Comparing Three Types of Mandarin Powders Prepared via Microfluidic-Jet Spray Drying: Physical Properties, Phenolic Retention and Volatile Profiling

Foods. 2021 Jan 8;10(1):123. doi: 10.3390/foods10010123.


This study aimed to offer an alternative way for delivering the benefits of the mandarin fruit juice to consumers via spray drying microencapsulation. Two mandarin cultivars, Afourer (A) and Richard Special (RS), were studied. Three types of juice sample were prepared, i.e., the whole fruit juice (A3 & RS3), the flavedo-removed fruit juice (A2 & RS2), and the peel-removed fruit juice (A1 & RS1) samples. Gum Acacia and maltodextrin (ratio of 1:1, w/w) were chosen as wall matrices for aiding the drying of the juice samples while using a microfluidic-jet spray dryer. The properties of the fruit powder (colour, water activity, bulk/trapped density, solubility, hygroscopicity, morphology) and the retention of major phytochemicals (i.e., phenolic and volatile compounds) were examined. The results showed that the powders produced from the whole fruit juices (A3 and RS3) gave higher yellow colour with a regular winkled surface than other powders (A1 & RS1, and A2 & RS2).
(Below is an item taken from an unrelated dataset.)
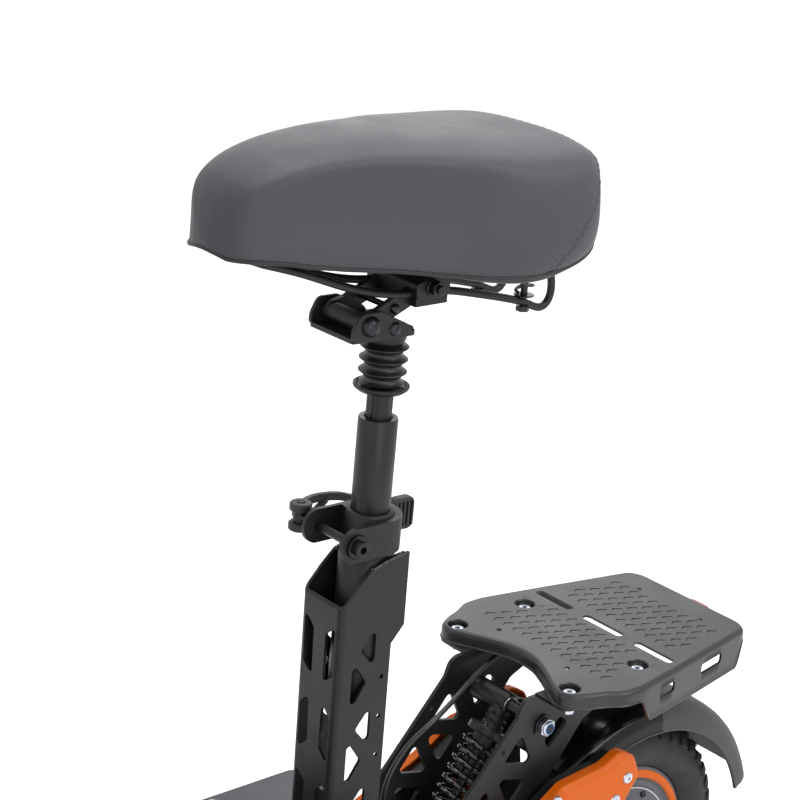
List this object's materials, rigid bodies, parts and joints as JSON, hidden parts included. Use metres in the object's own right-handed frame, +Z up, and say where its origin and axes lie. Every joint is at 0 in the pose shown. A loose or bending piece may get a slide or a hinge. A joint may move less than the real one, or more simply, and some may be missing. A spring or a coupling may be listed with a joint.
{
  "type": "folding electric scooter",
  "caption": "Folding electric scooter with a sprung saddle on a height-adjustable post, a luggage rack, rear coil shock, folding stem and centre stand.",
  "frame": {"origin": "on the ground, in the middle of the scooter's outline seen from above", "axes": "+X forward along the scooter, +Y to the rider's left, +Z up"},
  "size_m": [1.309, 0.578, 1.165],
  "materials": {
    "black_powder_coat": "matte black powder coat, finely grained",
    "grey_paint": "satin grey paint",
    "hub_grey": "satin grey painted alloy",
    "stem_black": "matte black painted alloy",
    "orange_plastic": "orange, half gloss",
    "rubber": "matte black",
    "tyre": "matte black",
    "black_plastic": "matte black",
    "zinc_steel": "zinc plated",
    "alloy": "satin grey alloy",
    "saddle_cover": "fine grained dark grey vinyl",
    "red_lens": "pale red lens",
    "clear_lens": "clear lens in a lamp"
  },
  "bodies": {
    "frame": {"deck_tub": "grey_paint", "footboard": "grey_paint", "battery_pack": "black_plastic", "motor_controller": "alloy", "neck_frame": "black_powder_coat", "headset_lower": "alloy", "headlight": "clear_lens", "seat_column": "black_powder_coat", "receiver_tube": "black_powder_coat", "clamp_band": "black_powder_coat", "clamp_bolt": "zinc_steel", "frame_plate_left": "black_powder_coat", "frame_plate_right": "black_powder_coat", "luggage_rack": "grey_paint", "shock_bolt": "zinc_steel", "tail_light": "red_lens", "pivot_bolt": "zinc_steel", "motor_cable": "rubber"},
    "cam_lever": {"cam_lever": "black_plastic"},
    "centre_stand": {"centre_stand": "black_powder_coat"},
    "swingarm": {"swingarm": "black_powder_coat", "arm_cover_left": "orange_plastic", "arm_cover_right": "orange_plastic", "rear_axle": "zinc_steel", "rear_fender": "black_powder_coat", "brake_caliper": "alloy"},
    "rear_wheel": {"rear_hub": "hub_grey", "rear_tyre": "tyre", "brake_disc": "zinc_steel"},
    "shock_upper": {"shock_body": "black_powder_coat", "shock_spring": "black_powder_coat"},
    "shock_lower": {"shock_rod": "zinc_steel"},
    "seat_post": {"seat_post": "black_powder_coat", "post_core": "alloy"},
    "saddle_head": {"saddle_bracket": "black_powder_coat", "pivot_pin": "zinc_steel", "post_bellows": "rubber"},
    "saddle": {"saddle_cushion": "saddle_cover", "saddle_pan": "black_plastic", "saddle_rail": "black_powder_coat", "rail_clamp": "black_powder_coat", "saddle_spring_left": "zinc_steel", "saddle_spring_right": "zinc_steel"},
    "steering": {"fork_crown": "stem_black", "stem_base": "stem_black"},
    "fork_slide": {"fork_slider_left": "alloy", "fork_slider_right": "alloy", "front_axle": "zinc_steel", "front_fender": "black_plastic"},
    "front_wheel": {"front_hub": "hub_grey", "front_tyre": "tyre"},
    "stem": {"stem_tube": "stem_black", "handlebar": "stem_black", "grip_left": "rubber", "grip_right": "rubber", "display": "black_plastic"},
    "stem_latch": {"stem_latch": "orange_plastic"},
    "brake_lever_left": {"brake_lever_left": "alloy"},
    "brake_lever_right": {"brake_lever_right": "alloy"},
    "throttle": {"throttle": "black_plastic"}
  },
  "joints": [
    {"name": "cam_lever_pin", "type": "hinge", "parent": "frame", "child": "cam_lever", "pos_m": [-0.09218, -0.05, 0.58406], "axis": [-0.0163, 0, 0.9999], "range_deg": [0, 150]},
    {"name": "stand_pivot", "type": "hinge", "parent": "frame", "child": "centre_stand", "pos_m": [-0.08638, 0, 0.176], "axis": [0, 1, 0], "range_deg": [0, 72]},
    {"name": "swingarm_pivot", "type": "hinge", "parent": "frame", "child": "swingarm", "pos_m": [-0.17238, 0, 0.222], "axis": [0, 1, 0], "range_deg": [0, 7], "stiffness_Nm_per_rad": 800, "springref_deg": -4.3},
    {"name": "rear_wheel_spin", "type": "hinge", "parent": "swingarm", "child": "rear_wheel", "pos_m": [-0.47538, 0, 0.15], "axis": [0, 1, 0], "continuous": true},
    {"name": "shock_top_pivot", "type": "hinge", "parent": "frame", "child": "shock_upper", "pos_m": [-0.31438, 0, 0.363], "axis": [0, 1, 0], "range_deg": [-1.6, 0.1]},
    {"name": "shock_stroke", "type": "slide", "parent": "shock_upper", "child": "shock_lower", "axis": [-0.5435, 0, 0.8394], "range_m": [-0.0001, 0.0055], "deforming": ["shock_spring"]},
    {"name": "seat_height", "type": "slide", "parent": "frame", "child": "seat_post", "axis": [-0.0163, 0, 0.9999], "range_m": [-0.08, 0.04]},
    {"name": "saddle_suspension", "type": "slide", "parent": "seat_post", "child": "saddle_head", "axis": [-0.0163, 0, 0.9999], "range_m": [-0.012, 0], "stiffness_N_per_m": 20000, "springref_m": 0.006, "deforming": ["post_bellows"]},
    {"name": "saddle_tilt", "type": "hinge", "parent": "saddle_head", "child": "saddle", "pos_m": [-0.08938, 0, 0.778], "axis": [0, 1, 0], "range_deg": [-6, 6]},
    {"name": "steering_turn", "type": "hinge", "parent": "frame", "child": "steering", "pos_m": [0.45472, 0, 0.38476], "axis": [-0.2079, 0, 0.9781], "range_deg": [-40, 40]},
    {"name": "fork_travel", "type": "slide", "parent": "steering", "child": "fork_slide", "axis": [-0.2079, 0, 0.9781], "range_m": [0, 0.035], "stiffness_N_per_m": 8000, "springref_m": -0.022},
    {"name": "front_wheel_spin", "type": "hinge", "parent": "fork_slide", "child": "front_wheel", "pos_m": [0.50462, 0, 0.15], "axis": [0, 1, 0], "continuous": true},
    {"name": "stem_fold", "type": "hinge", "parent": "steering", "child": "stem", "pos_m": [0.44847, 0, 0.57767], "axis": [0, 1, 0], "range_deg": [0, 120]},
    {"name": "stem_latch_pin", "type": "hinge", "parent": "steering", "child": "stem_latch", "pos_m": [0.38528, 0, 0.54788], "axis": [0, -1, 0], "range_deg": [0, 100]},
    {"name": "brake_lever_left_pin", "type": "hinge", "parent": "stem", "child": "brake_lever_left", "pos_m": [0.32801, 0.142, 1.1348], "axis": [-0.2079, 0, 0.9781], "range_deg": [0, 15], "stiffness_Nm_per_rad": 4, "springref_deg": -2.86},
    {"name": "brake_lever_right_pin", "type": "hinge", "parent": "stem", "child": "brake_lever_right", "pos_m": [0.32801, -0.142, 1.1348], "axis": [0.2079, 0, -0.9781], "range_deg": [0, 15], "stiffness_Nm_per_rad": 4, "springref_deg": -2.86},
    {"name": "throttle_turn", "type": "hinge", "parent": "stem", "child": "throttle", "pos_m": [0.29671, 0, 1.12815], "axis": [0, 1, 0], "range_deg": [0, 40], "stiffness_Nm_per_rad": 0.3, "springref_deg": -17.19}
  ],
  "couplings": [
    {"joint": "shock_top_pivot", "follows": "swingarm_pivot", "ratio": -0.198},
    {"joint": "shock_stroke", "follows": "swingarm_pivot", "m_per_rad": 0.04055}
  ]
}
The water activity of mandarin powders was in a range of 0.14 to 0.25, and the solubility was around 74% with no significant difference among all of the powders. The whole fruit powders had a significantly higher concentration of phenolic compounds (A3, 1023 µg/100 mg vs. A2, 809 µg/100 mg vs. A1, 653 µg/100 mg) and aroma compounds (A3, 775,558 µg/L vs. A2, 125,617 µg/L vs. A1, 12,590 µg/L). This study contributed to the delivery of phenolic and flavour compounds of the mandarin fruits, at the same time minimising waste generation during processing. It also gave insight into the production of spray-dried powders from the whole mandarin fruits.

Keywords: PCA; aroma compound; fruit powder; mandarin; microencapsulation; phenolic compound; spray drying.